Investigating Wit, Creativity, and Detectability of Large Language Models in Domain-Specific Writing Style Adaptation of Reddit's Showerthoughts
Tolga Buz, Benjamin Frost, Nikola Genchev, Moritz Schneider, Lucie-Aimée Kaffee, Gerard de Melo
TL;DR
This paper investigates how well different LLMs can imitate Reddit's Showerthoughts in short, witty texts and whether humans and automated detectors can tell AI-generated from human-authored content. The authors fine-tune GPT-2 and GPT-Neo on Showerthoughts, and generate additional samples with GPT-3.5-turbo in a zero-shot setup, then evaluate outputs via a human survey across logical validity, creativity, humor, and cleverness, plus a real-person perception question.
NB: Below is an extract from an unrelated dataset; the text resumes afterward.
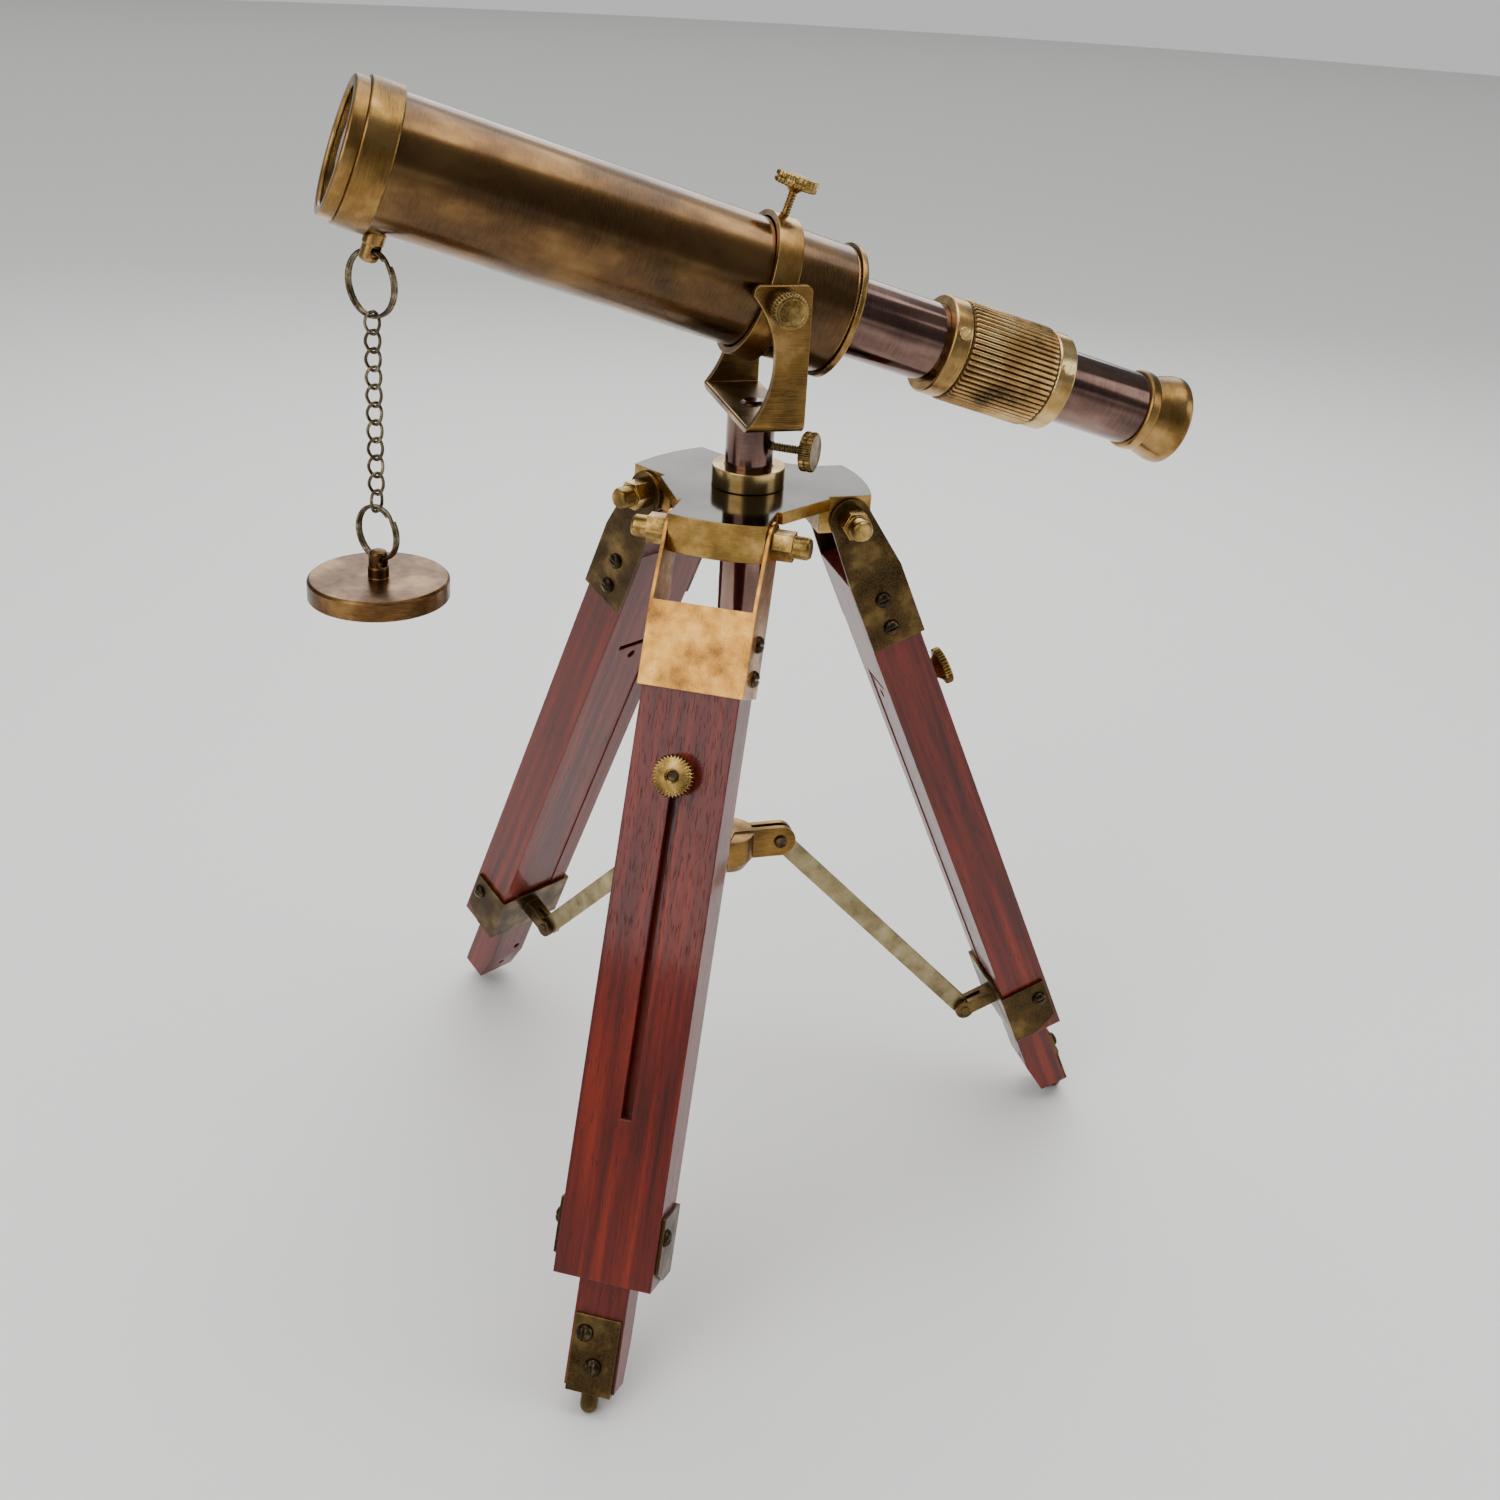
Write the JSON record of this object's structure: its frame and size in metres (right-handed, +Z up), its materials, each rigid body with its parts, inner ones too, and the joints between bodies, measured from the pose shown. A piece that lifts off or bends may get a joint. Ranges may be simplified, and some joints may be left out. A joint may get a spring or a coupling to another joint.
{
  "type": "table-top telescope",
  "caption": "Brass draw-tube telescope with a focusing sleeve and a capped objective, in a tilting cradle on a folding wooden tripod with sliding legs.",
  "frame": {"origin": "the point of the ground under the column's axis, at the height of the three foot tips", "axes": "+Z up along the column, -X the way the telescope points, +Y to the telescope's right; legs at 0, 120 and 240 degrees about +Z"},
  "size_m": [0.2348, 0.2028, 0.3075],
  "materials": {
    "tube_bronze": "antique brown, mottled, satin",
    "collar_brass": "antique brass, satin",
    "draw_brass": "polished, smoked brown",
    "knurl_brass": "ridged, bare brass",
    "plate_brass": "polished, dark",
    "strap_brass": "lacquered, stained gold",
    "aged_brass": "dull, spotted",
    "knob_brass": "turned and knurled",
    "mahogany": "stained red-brown, gloss lacquer, fine open pores",
    "blackened_brass": "blackened",
    "ring_wire": "dull, darkened",
    "optical_glass": "polished"
  },
  "bodies": {
    "tripod_head": {"top_plate": "plate_brass", "column": "draw_brass", "column_collar": "plate_brass", "leg_pivot_bolts": "knob_brass"},
    "column_thumbscrew": {"column_thumbscrew": "knob_brass"},
    "stem": {"yoke_stem": "draw_brass"},
    "yoke": {"yoke": "collar_brass"},
    "cradle": {"cradle_ring": "collar_brass"},
    "near_pivot_thumbscrew": {"near_pivot_thumbscrew": "knob_brass"},
    "far_pivot_thumbscrew": {"far_pivot_thumbscrew": "knob_brass"},
    "clamp_thumbscrew": {"clamp_thumbscrew": "knob_brass"},
    "main_tube": {"main_tube": "tube_bronze", "tube_end_ring": "collar_brass", "objective_collar": "collar_brass", "objective_bezel": "collar_brass", "objective_lens": "optical_glass", "cap_chain_stud": "ring_wire"},
    "upper_ring": {"upper_ring": "ring_wire"},
    "cap_chain": {"cap_chain": "ring_wire"},
    "lens_cap": {"lens_cap": "collar_brass"},
    "draw_tube": {"draw_tube": "draw_brass", "focus_front_collar": "knurl_brass", "focus_rear_collar": "knurl_brass", "focus_collar_screws": "blackened_brass", "erector_cell": "draw_brass", "erector_lens": "optical_glass"},
    "focus_sleeve": {"focus_sleeve": "knurl_brass"},
    "eyepiece": {"eyepiece_tube": "draw_brass", "eyepiece_ring": "collar_brass", "eye_cup": "collar_brass", "eyepiece_lenses": "optical_glass"},
    "spreader_hub": {"spreader_hub": "aged_brass", "hub_pins": "blackened_brass"},
    "right_leg": {"right_outer_leg": "mahogany", "right_leg_strap": "strap_brass", "right_leg_bracket": "aged_brass", "right_leg_screws": "blackened_brass"},
    "right_inner_leg": {"right_inner_leg": "mahogany", "right_foot": "aged_brass", "right_inner_leg_fixings": "blackened_brass"},
    "right_leg_nut": {"right_leg_nut": "knob_brass"},
    "right_brace": {"right_brace": "aged_brass"},
    "left_leg": {"left_outer_leg": "mahogany", "left_leg_strap": "strap_brass", "left_leg_bracket": "aged_brass", "left_leg_screws": "blackened_brass"},
    "left_inner_leg": {"left_inner_leg": "mahogany", "left_foot": "aged_brass", "left_inner_leg_fixings": "blackened_brass"},
    "left_leg_nut": {"left_leg_nut": "knob_brass"},
    "left_brace": {"left_brace": "aged_brass"},
    "front_leg": {"front_outer_leg": "mahogany", "front_leg_strap": "strap_brass", "front_leg_bracket": "aged_brass", "front_leg_screws": "blackened_brass"},
    "front_inner_leg": {"front_inner_leg": "mahogany", "front_foot": "aged_brass", "front_inner_leg_fixings": "blackened_brass"},
    "front_leg_nut": {"front_leg_nut": "knob_brass"},
    "front_brace": {"front_brace": "aged_brass"}
  },
  "joints": [
    {"name": "column_screw_turn", "type": "hinge", "parent": "tripod_head", "child": "column_thumbscrew", "pos_m": [0, 0, 0.2175], "axis": [0.8192, -0.5736, 0], "range_deg": [0, 360]},
    {"name": "stem_slide", "type": "slide", "parent": "tripod_head", "child": "stem", "axis": [0, 0, 1], "range_m": [0, 0.01]},
    {"name": "pan", "type": "hinge", "parent": "stem", "child": "yoke", "pos_m": [0, 0, 0.2263], "axis": [0, 0, 1], "continuous": true},
    {"name": "tilt", "type": "hinge", "parent": "yoke", "child": "cradle", "pos_m": [0, 0, 0.2585], "axis": [0, 1, 0], "range_deg": [-32, 27]},
    {"name": "near_pivot_screw_turn", "type": "hinge", "parent": "cradle", "child": "near_pivot_thumbscrew", "pos_m": [0, 0, 0.2585], "axis": [0, -1, 0], "range_deg": [0, 360]},
    {"name": "far_pivot_screw_turn", "type": "hinge", "parent": "cradle", "child": "far_pivot_thumbscrew", "pos_m": [0, 0, 0.2585], "axis": [0, 1, 0], "range_deg": [0, 360]},
    {"name": "clamp_screw_turn", "type": "hinge", "parent": "cradle", "child": "clamp_thumbscrew", "pos_m": [0, 0, 0.2585], "axis": [0.309, 0, 0.9511], "range_deg": [0, 360]},
    {"name": "tube_slide", "type": "slide", "parent": "cradle", "child": "main_tube", "axis": [-0.9511, 0, 0.309], "range_m": [-0.02, 0.014]},
    {"name": "ring_hang", "type": "hinge", "parent": "main_tube", "child": "upper_ring", "pos_m": [-0.09484, 0, 0.2676], "axis": [0, 1, 0], "range_deg": [-27, 32]},
    {"name": "chain_swing", "type": "hinge", "parent": "upper_ring", "child": "cap_chain", "pos_m": [-0.09484, 0, 0.25121], "axis": [0.6157, -0.788, 0], "range_deg": [-25, 25]},
    {"name": "cap_swing", "type": "hinge", "parent": "cap_chain", "child": "lens_cap", "pos_m": [-0.09484, 0, 0.19004], "axis": [0.6157, -0.788, 0], "range_deg": [-25, 25]},
    {"name": "draw_tube_slide", "type": "slide", "parent": "main_tube", "child": "draw_tube", "axis": [-0.9511, 0, 0.309], "range_m": [-0.025, 0.0275]},
    {"name": "focus_turn", "type": "hinge", "parent": "draw_tube", "child": "focus_sleeve", "pos_m": [0, 0, 0.2585], "axis": [-0.9511, 0, 0.309], "range_deg": [-90, 90]},
    {"name": "eyepiece_slide", "type": "slide", "parent": "draw_tube", "child": "eyepiece", "axis": [-0.9511, 0, 0.309], "range_m": [-0.0041, 0.0041]},
    {"name": "hub_slide", "type": "slide", "parent": "tripod_head", "child": "spreader_hub", "axis": [0, 0, 1], "range_m": [0, 0.01889]},
    {"name": "front_leg_fold", "type": "hinge", "parent": "tripod_head", "child": "front_leg", "pos_m": [-0.01225, -0.02122, 0.2], "axis": [0.866, -0.5, 0], "range_deg": [0, 18]},
    {"name": "front_brace_fold", "type": "hinge", "parent": "spreader_hub", "child": "front_brace", "pos_m": [-0.00745, -0.0129, 0.0996], "axis": [0.866, -0.5, 0], "range_deg": [0, 38.82]},
    {"name": "front_leg_extend", "type": "slide", "parent": "front_leg", "child": "front_inner_leg", "axis": [-0.1994, -0.3453, -0.9171], "range_m": [0, 0.083]},
    {"name": "front_nut_turn", "type": "hinge", "parent": "front_inner_leg", "child": "front_leg_nut", "pos_m": [-0.02755, -0.04772, 0.14843], "axis": [-0.4585, -0.7942, 0.3987], "range_deg": [0, 360]},
    {"name": "left_leg_fold", "type": "hinge", "parent": "tripod_head", "child": "left_leg", "pos_m": [-0.01225, 0.02122, 0.2], "axis": [-0.866, -0.5, 0], "range_deg": [0, 18]},
    {"name": "left_brace_fold", "type": "hinge", "parent": "spreader_hub", "child": "left_brace", "pos_m": [-0.00745, 0.0129, 0.0996], "axis": [-0.866, -0.5, 0], "range_deg": [0, 38.82]},
    {"name": "left_leg_extend", "type": "slide", "parent": "left_leg", "child": "left_inner_leg", "axis": [-0.1994, 0.3453, -0.9171], "range_m": [0, 0.083]},
    {"name": "left_nut_turn", "type": "hinge", "parent": "left_inner_leg", "child": "left_leg_nut", "pos_m": [-0.02755, 0.04772, 0.14843], "axis": [-0.4585, 0.7942, 0.3987], "range_deg": [0, 360]},
    {"name": "right_leg_fold", "type": "hinge", "parent": "tripod_head", "child": "right_leg", "pos_m": [0.0245, 0, 0.2], "axis": [0, 1, 0], "range_deg": [0, 18]},
    {"name": "right_brace_fold", "type": "hinge", "parent": "spreader_hub", "child": "right_brace", "pos_m": [0.0149, 0, 0.0996], "axis": [0, 1, 0], "range_deg": [0, 38.82]},
    {"name": "right_leg_extend", "type": "slide", "parent": "right_leg", "child": "right_inner_leg", "axis": [0.3987, 0, -0.9171], "range_m": [0, 0.083]},
    {"name": "right_nut_turn", "type": "hinge", "parent": "right_inner_leg", "child": "right_leg_nut", "pos_m": [0.0551, 0, 0.14843], "axis": [0.9171, 0, 0.3987], "range_deg": [0, 360]}
  ],
  "couplings": [
    {"joint": "left_leg_fold", "follows": "front_leg_fold", "ratio": 1},
    {"joint": "right_leg_fold", "follows": "front_leg_fold", "ratio": 1},
    {"joint": "hub_slide", "follows": "front_leg_fold", "m_per_rad": 0.0595},
    {"joint": "front_brace_fold", "follows": "front_leg_fold", "ratio": 2.14},
    {"joint": "left_brace_fold", "follows": "front_leg_fold", "ratio": 2.14},
    {"joint": "right_brace_fold", "follows": "front_leg_fold", "ratio": 2.14},
    {"joint": "ring_hang", "follows": "tilt", "ratio": -1},
    {"joint": "eyepiece_slide", "follows": "focus_turn", "m_per_rad": -0.002546}
  ]
}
They also train RoBERTa-based classifiers to distinguish AI-generated from human-written texts and analyze token-level contributions to predictions. The results show AI-generated Showerthoughts reach near-human quality, with humans often unable to reliably detect them, while RoBERTa detectors perform robustly, highlighting both the potential for convincing short-form creative writing and the need for reliable detection tools in real-world use cases. The work contributes a new Showerthoughts dataset, multi-model generation and evaluation, and insights into detection strategies and their limitations, with implications for creative writing, marketing, and content moderation.
Abstract
Recent Large Language Models (LLMs) have shown the ability to generate content that is difficult or impossible to distinguish from human writing. We investigate the ability of differently-sized LLMs to replicate human writing style in short, creative texts in the domain of Showerthoughts, thoughts that may occur during mundane activities. We compare GPT-2 and GPT-Neo fine-tuned on Reddit data as well as GPT-3.5 invoked in a zero-shot manner, against human-authored texts. We measure human preference on the texts across the specific dimensions that account for the quality of creative, witty texts. Additionally, we compare the ability of humans versus fine-tuned RoBERTa classifiers to detect AI-generated texts. We conclude that human evaluators rate the generated texts slightly worse on average regarding their creative quality, but they are unable to reliably distinguish between human-written and AI-generated texts. We further provide a dataset for creative, witty text generation based on Reddit Showerthoughts posts.